» Problem to solve
Reproduce only the stretch of entries below that begins at the first line and ends at the line holding "box_cut(arm, -7.0, 7.0, 116.0, 130.0, 205.0, 225.0)".

» Exercise inputs

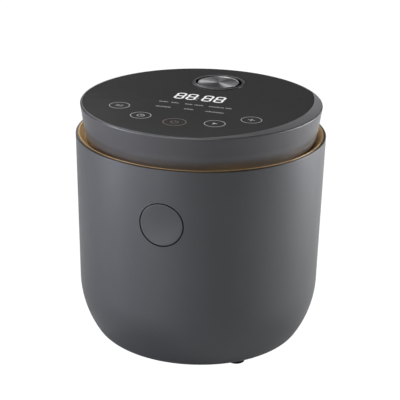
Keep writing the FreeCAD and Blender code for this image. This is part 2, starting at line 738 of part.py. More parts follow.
cap = turned("vent_cap", [
    (0, p.lid_z + 0.45), (19.6, p.lid_z + 0.95), (20.5, p.lid_z + 0.95), (p.cap_r, p.lid_z + 0.45),
    (p.cap_r, p.lid_z - 0.6), (19.5, p.lid_z - 0.6), (19.5, 235.0), (18.0, 235.0),
    (18.0, p.lid_z - 1.6), (0, p.lid_z - 1.6)], x=vx, y=vy)

weight = turned("pressure_weight", [
    (7.0, 214.5), (8.8, 214.5), (8.8, 232.0), (7.6, 234.0), (0, 234.0), (0, 226.4), (3.7, 226.4),
    (7.0, 222.4)], x=vx, y=vy)

floater = turned("float_valve", [
    (0, 193.8), (3.8, 193.8), (3.8, 195.2), (2.6, 195.2), (2.6, 211.2), (4.2, 211.2),
    (4.2, 213.0), (0, 213.0)], x=FLOAT[0], y=FLOAT[1])

# The arm turns on the hinge pin and its flange lies on the liner inside the lid.
arm = body("lid_arm")
sk = sketch(arm, "YZ_Plane", at=-20.0)
outline(sk, [(97.0, 209.1), (106.3, 209.1), (108.0, 211.0), (hy, 211.0), (hy, 218.0),
             (104.5, 218.0), (102.5, 212.1), (97.0, 212.1)])
pad(arm, sk, 40.0)
sk = sketch(arm, "YZ_Plane", at=-20.0)
circle(sk, hy, hz, 5.2)
pad(arm, sk, 40.0)
sk = sketch(arm, "YZ_Plane", at=-30.0)
circle(sk, hy, hz, p.pin_r + 0.06)
pocket(arm, sk, 60.0)
box_cut(arm, -7.0, 7.0, 116.0, 130.0, 205.0, 225.0)

catch = body("latch_catch")
box_add(catch, -5.8, 5.8, -105.0, -103.0, 196.0, 210.8)
box_add(catch, -5.8, 5.8, -103.2, -93.0, 209.0, 210.8)
sk = sketch(catch, "XZ_Plane", at=100.0)
rect(sk, -3.6, 3.6, 198.6, 204.2)
pocket(catch, sk, 8.0)


# ------------------------------------------------------------------- springs

# Each spring is a close-wound coil, drawn as a sleeve whose outside is ribbed by
# its turns.

def coil_outline(r, wire, start, turns):
    """Ribbed section: (radius, distance along the axis), and its arcs."""
    pts, arcs = [(r - wire, start), (r, start)], {}
    for k in range(turns):
        arcs[len(pts) - 1] = (r, start + wire * (2 * k + 1), 1)
        pts.append((r, start + wire * (2 * k + 2)))
    pts.append((r - wire, start + wire * 2 * turns))
    return pts, arcs


sspring = turned("sensor_spring", *coil_outline(6.0, 0.75, p.shield_z + sg + 0.2, 9))

bsprings = body("button_springs")
for x in (-16.0, 16.0):
    sk = sketch(bsprings, "XY_Plane", at=p.button_z, x=x)
    outline(sk, *coil_outline(2.6, 0.45, -112.8, 9))
    revolve(bsprings, sk)

lspring = body("lid_spring")
sk = sketch(lspring, "XY_Plane", at=hz, y=hy)
pts, arcs = coil_outline(4.0, 0.85, -5.95, 7)
outline(sk, [(t, r) for r, t in pts], {k: (t, r, -1) for k, (r, t, turn) in arcs.items()})
f = lspring.newObject("PartDesign::Revolution", "lid_spring_turned")
f.Profile = sk
f.ReferenceAxis = (sk, ["H_Axis"])
f.Angle = 360.0

# ----------------------------------------------------------- checks and output

doc.recompute()
for o in doc.Objects:
    bad = [s for s in o.State if s in ("Invalid", "Error")]
    if bad:
        raise RuntimeError("%s is %s" % (o.Name, bad))
    if o.TypeId == "Sketcher::SketchObject" and o.solve() != 0:
        raise RuntimeError("sketch %s does not solve" % o.Name)
names = [o.Label for o in NODES]
if len(set(names)) != len(names):
    raise RuntimeError("two sub-parts share a label")
os.makedirs("parts", exist_ok=True)
for o in NODES:
    s = o.Shape
    if s.isNull() or not s.isValid() or not s.Solids:
        raise RuntimeError("%s has no valid solid" % o.Label)
for o in NODES:
    o.Shape.exportStep("parts/%s.step" % o.Label)
    print("%-20s %2d solid(s) %10.1f mm3" % (o.Label, len(o.Shape.Solids), o.Shape.Volume))
print(len(NODES), "sub-parts")
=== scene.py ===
import math

import bmesh
import bpy
import numpy as np
from mathutils import Matrix, Vector


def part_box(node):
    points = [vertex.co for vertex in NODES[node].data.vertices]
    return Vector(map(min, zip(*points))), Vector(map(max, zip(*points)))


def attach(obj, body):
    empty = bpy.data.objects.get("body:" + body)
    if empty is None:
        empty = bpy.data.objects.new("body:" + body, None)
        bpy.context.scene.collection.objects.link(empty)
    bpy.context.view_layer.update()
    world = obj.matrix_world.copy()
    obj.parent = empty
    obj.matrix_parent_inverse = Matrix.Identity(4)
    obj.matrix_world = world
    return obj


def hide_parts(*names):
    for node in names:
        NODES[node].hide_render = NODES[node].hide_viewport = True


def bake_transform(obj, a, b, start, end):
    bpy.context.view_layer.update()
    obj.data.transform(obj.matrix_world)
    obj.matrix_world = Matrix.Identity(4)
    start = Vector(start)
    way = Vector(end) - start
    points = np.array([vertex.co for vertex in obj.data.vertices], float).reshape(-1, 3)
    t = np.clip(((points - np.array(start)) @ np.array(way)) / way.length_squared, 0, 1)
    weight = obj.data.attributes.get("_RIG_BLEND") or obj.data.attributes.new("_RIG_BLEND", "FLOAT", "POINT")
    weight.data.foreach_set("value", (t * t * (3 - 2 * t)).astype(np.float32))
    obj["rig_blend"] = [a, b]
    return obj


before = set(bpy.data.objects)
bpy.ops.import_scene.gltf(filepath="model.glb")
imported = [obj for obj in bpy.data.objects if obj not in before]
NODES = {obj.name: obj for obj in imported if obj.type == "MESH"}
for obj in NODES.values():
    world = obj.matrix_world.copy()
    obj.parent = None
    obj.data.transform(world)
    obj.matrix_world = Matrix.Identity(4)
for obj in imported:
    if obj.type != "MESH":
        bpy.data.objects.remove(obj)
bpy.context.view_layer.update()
MM = 0.001
SCENE = bpy.context.scene
TURN = 256

# ---------------------------------------------------------------- main sizes, mm
SIDE_R, SIDE_Z = 118.9, 66.0
RIM_R, RIM_Z = 122.0, 213.0
BASE_R, BASE_Z, CORNER = 86.0, 3.7, 21.0
BUTTON_Z = 158.4
LID_Z = 243.15
PANEL_X = -2.8
VX, VY = -2.8, 67.0
HY, HZ = 123.0, 214.0
FLOAT_X = VX + 13.8
INLET_Z = 80.0

half_w, half_h = SIDE_R - BASE_R, SIDE_Z - BASE_Z
BIG_R = (half_w ** 2 + half_h ** 2 - half_h * CORNER * 2) / ((half_w - CORNER) * 2)
C_BIG = (SIDE_R - BIG_R, SIDE_Z)
C_SMALL = (BASE_R, BASE_Z + CORNER)
UX = (C_SMALL[0] - C_BIG[0]) / (BIG_R - CORNER)
UZ = (C_SMALL[1] - C_BIG[1]) / (BIG_R - CORNER)


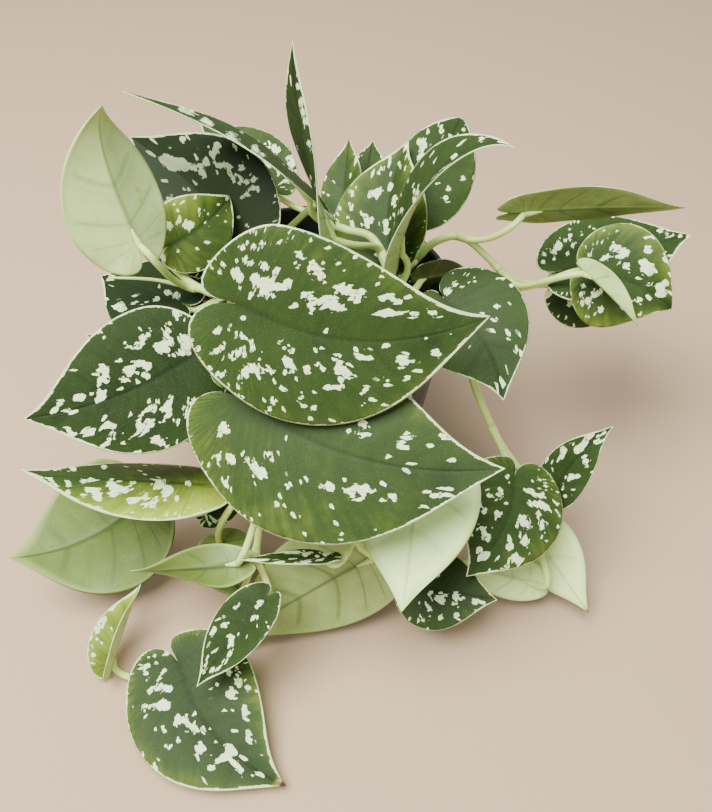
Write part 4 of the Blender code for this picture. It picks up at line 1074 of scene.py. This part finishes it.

» The response
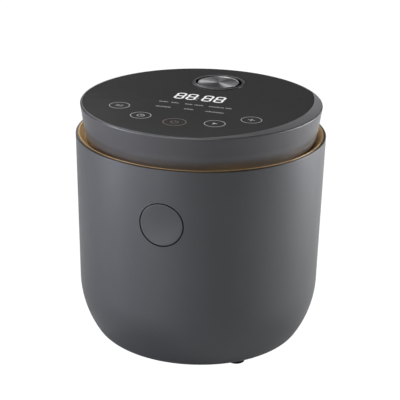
Keep writing the FreeCAD and Blender code for this image. This is part 2, starting at line 738 of part.py. More parts follow.
cap = turned("vent_cap", [
    (0, p.lid_z + 0.45), (19.6, p.lid_z + 0.95), (20.5, p.lid_z + 0.95), (p.cap_r, p.lid_z + 0.45),
    (p.cap_r, p.lid_z - 0.6), (19.5, p.lid_z - 0.6), (19.5, 235.0), (18.0, 235.0),
    (18.0, p.lid_z - 1.6), (0, p.lid_z - 1.6)], x=vx, y=vy)

weight = turned("pressure_weight", [
    (7.0, 214.5), (8.8, 214.5), (8.8, 232.0), (7.6, 234.0), (0, 234.0), (0, 226.4), (3.7, 226.4),
    (7.0, 222.4)], x=vx, y=vy)

floater = turned("float_valve", [
    (0, 193.8), (3.8, 193.8), (3.8, 195.2), (2.6, 195.2), (2.6, 211.2), (4.2, 211.2),
    (4.2, 213.0), (0, 213.0)], x=FLOAT[0], y=FLOAT[1])

# The arm turns on the hinge pin and its flange lies on the liner inside the lid.
arm = body("lid_arm")
sk = sketch(arm, "YZ_Plane", at=-20.0)
outline(sk, [(97.0, 209.1), (106.3, 209.1), (108.0, 211.0), (hy, 211.0), (hy, 218.0),
             (104.5, 218.0), (102.5, 212.1), (97.0, 212.1)])
pad(arm, sk, 40.0)
sk = sketch(arm, "YZ_Plane", at=-20.0)
circle(sk, hy, hz, 5.2)
pad(arm, sk, 40.0)
sk = sketch(arm, "YZ_Plane", at=-30.0)
circle(sk, hy, hz, p.pin_r + 0.06)
pocket(arm, sk, 60.0)
box_cut(arm, -7.0, 7.0, 116.0, 130.0, 205.0, 225.0)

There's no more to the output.